PERSONE

La Giornata dei Giusti. Le donne che danno speranza al mondo

La Giornata dei Giusti. Le donne che danno speranza al mondo

Sonita Alizadeh, 19 anni, è una rapper che in Afghanistan si è opposta con le sue canzoni alla consuetudine delle spose bambine. Halima Bashir, medico, si è a lungo impegnata a favore delle donne vittime di violenza nel Darfur. Vian Dakhil è la deputata yazida nel Parlamento iracheno che ha denunciato al mondo la violenza sulle donne e il tentativo di genocidio degli Yazidi perpetrato dall’Isis. Flavia Agnes è un avvocato che si batte per i diritti delle donne in India. Azucena Villaflor è una delle Madri di Plaza de Mayo. Felicia Impastato è la madre di Peppino, ucciso a Palermo dalla mafia. Sono le sei donne che saranno protagoniste, quest’anno, della Giornata europea dei Giusti. È stato il Parlamento europeo, nel 2012, a decidere che il 6 marzo di ogni anno sarebbe stato dedicato al ricordo dei Giusti, le persone che nei tempi bui della storia si sono assunte la responsabilità morale di aiutare chi è perseguitato e considerato un essere superfluo o addirittura dannoso per l’umanità.

Giusti sono coloro che hanno salvato gli ebrei dalla Shoah. Ma Giusti sono anche quelle donne e quegli uomini che in altre situazioni storiche e politiche hanno deciso di salvare esseri umani anche contro le istituzioni, le autorità, le convinzioni prevalenti. A loro sono di anno in anno dedicati alberi nei Giardini dei Giusti piantati via via in molte città d’Europa, a partire da Milano. Merito soprattutto di Gabriele Nissim, che da anni anima Gariwo, l’associazione che promuove il riconoscimento dei Giusti nel mondo. Quest’anno la Giornata europea è dedicata alle donne e durerà, non a caso, dal 6 all’8 marzo, festa delle donne. “Le donne si sono caricate sulle spalle, sempre e comunque, un fardello troppo pesante, il dolore del mondo intero”, scrive Ulianova Radice, una delle colonne di Gariwo. Nei prossimi giorni ci saranno iniziative in tutta Europa, a Milano, Palermo, Roma, Firenze, Assisi, Praga, Londra, Varsavia.

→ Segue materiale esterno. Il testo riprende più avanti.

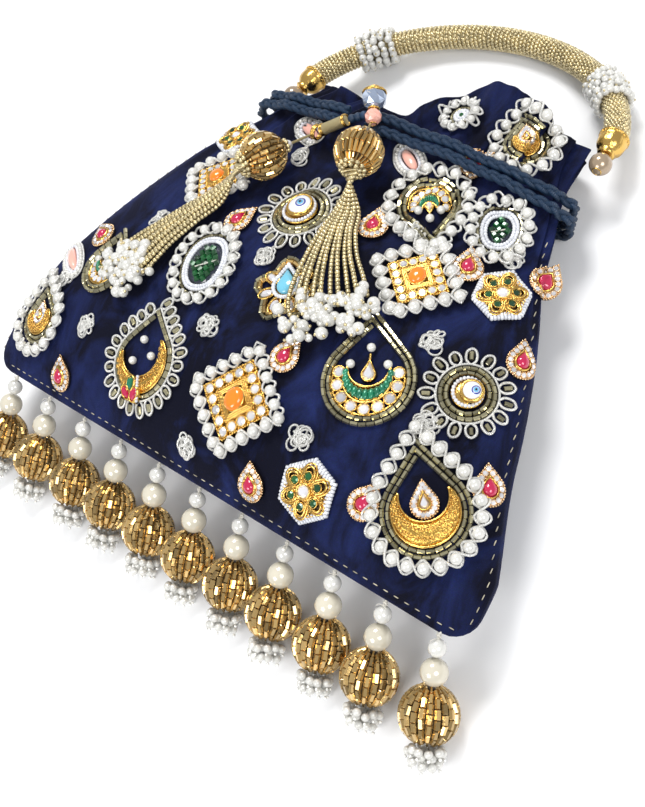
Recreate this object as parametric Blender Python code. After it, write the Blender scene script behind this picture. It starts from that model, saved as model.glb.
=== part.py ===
# Potli bag: a gathered velvet pouch that lies on its back, with drawstrings, an arch handle,
# eleven bead tassels along its bottom seam, and bead and stone motifs sewn on its front.
# Metres, +Z up. The pouch's back lies on z = 0, +Y runs from the bottom seam to the mouth.
import math

import bmesh
import bpy
from mathutils import Matrix, Vector
from mathutils.bvhtree import BVHTree

MM = 0.001
GAP = 0.3 * MM                      # clearance between pieces that touch

# Pouch, with heights measured up the bag from its bottom seam
HEM_Y = -80 * MM                    # the bottom seam's place, the origin is under the belly
NECK_HEIGHT = 150 * MM              # bottom seam to the drawstrings
HALF_WIDTH = 123 * MM
NECK_HALF_WIDTH = 68.5 * MM
FRILL_HALF_WIDTH = 60 * MM
CORNER_RADIUS = 10 * MM
TAPER_START = 22 * MM               # height at which the sides begin to narrow
SIDE_BULGE = 6 * MM                 # the sides stand out between there and the neck
HEM_LEAN = 3 * MM                   # the bottom seam reaches a little further on the left
SIDE_LEAN = 10 * MM                 # and the body lies further to the left
NECK_LEAN = 4.5 * MM
FRILL_LEAN = -1.5 * MM
HEM_SEAM_Z = 25 * MM                # the side seam's height over the table
NECK_SEAM_Z = 21 * MM
HEM_HALF_THICK = 1.2 * MM
BELLY_RISE = 26 * MM                # how far the front stands over the side seam
NECK_RISE = 15 * MM
FRILL_RISE = 11.5 * MM
BELLY_REACH = 60 * MM               # distance from the bottom seam to the full belly
NECK_FLOOR = 7.5 * MM               # the back lifts off the table at the neck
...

Ieri, con la scena pubblica occupata da regimi totalitari, c’era chi organizzava macchine di morte per eliminare dalla faccia della terra gli esseri considerati inquinanti: ebrei, armeni, tutsi… Una “purificazione” dell’umanità dalla presenza dei diversi. Oggi questa idea ha preso altre forme, ma non è scomparsa. “C’è chi, come l’Isis, uccide in nome della religione e vuole creare una terra liberata dagli infedeli”, dice Gabriele Nissim, “una terra dove la donna è sottomessa e il patrimonio archeologico dell’umanità distrutto, come a Palmira. Ma anche nella nostra Europa riappare l’idea di una barriera: nei confronti dei migranti che premono sulle nostre frontiere per sfuggire a guerre e persecuzioni. Da noi fortunatamente non si uccide”, continua Nissim, “ma chi erige muri in Ungheria, Danimarca, Austria, Macedonia, chi si rifiuta di costruire una politica comune di accoglienza – come è accaduto nei confronti degli ebrei che venivano perseguitati in Germania e in Europa centro-orientale – abbandona quell’idea di solidarietà umana che era alla base del manifesto di Altiero Spinelli e del progetto di Europa nato dopo le macerie della Seconda guerra mondiale”.

Dobbiamo allora arrenderci a questa deriva ineluttabile? A un Medio Oriente in mano agli integralisti e a un’Europa in balia della paura e dell’indifferenza? No, risponde Nissim. “Dobbiamo continuare a guardare le donne e gli uomini che difendono a ogni costo la dignità umana. Dobbiamo raccontare le loro storie. Siano quelle di chi si oppone ai genocidi o di chi presta aiuto ai migranti, come i cittadini di Lampedusa, la Guardia costiera, la comunità di Sant’Egidio”. I Giusti rimangono anonimi e nascosti se noi continuiamo a tacere. Raccontare le loro azioni getta sul mondo una luce di speranza nel futuro.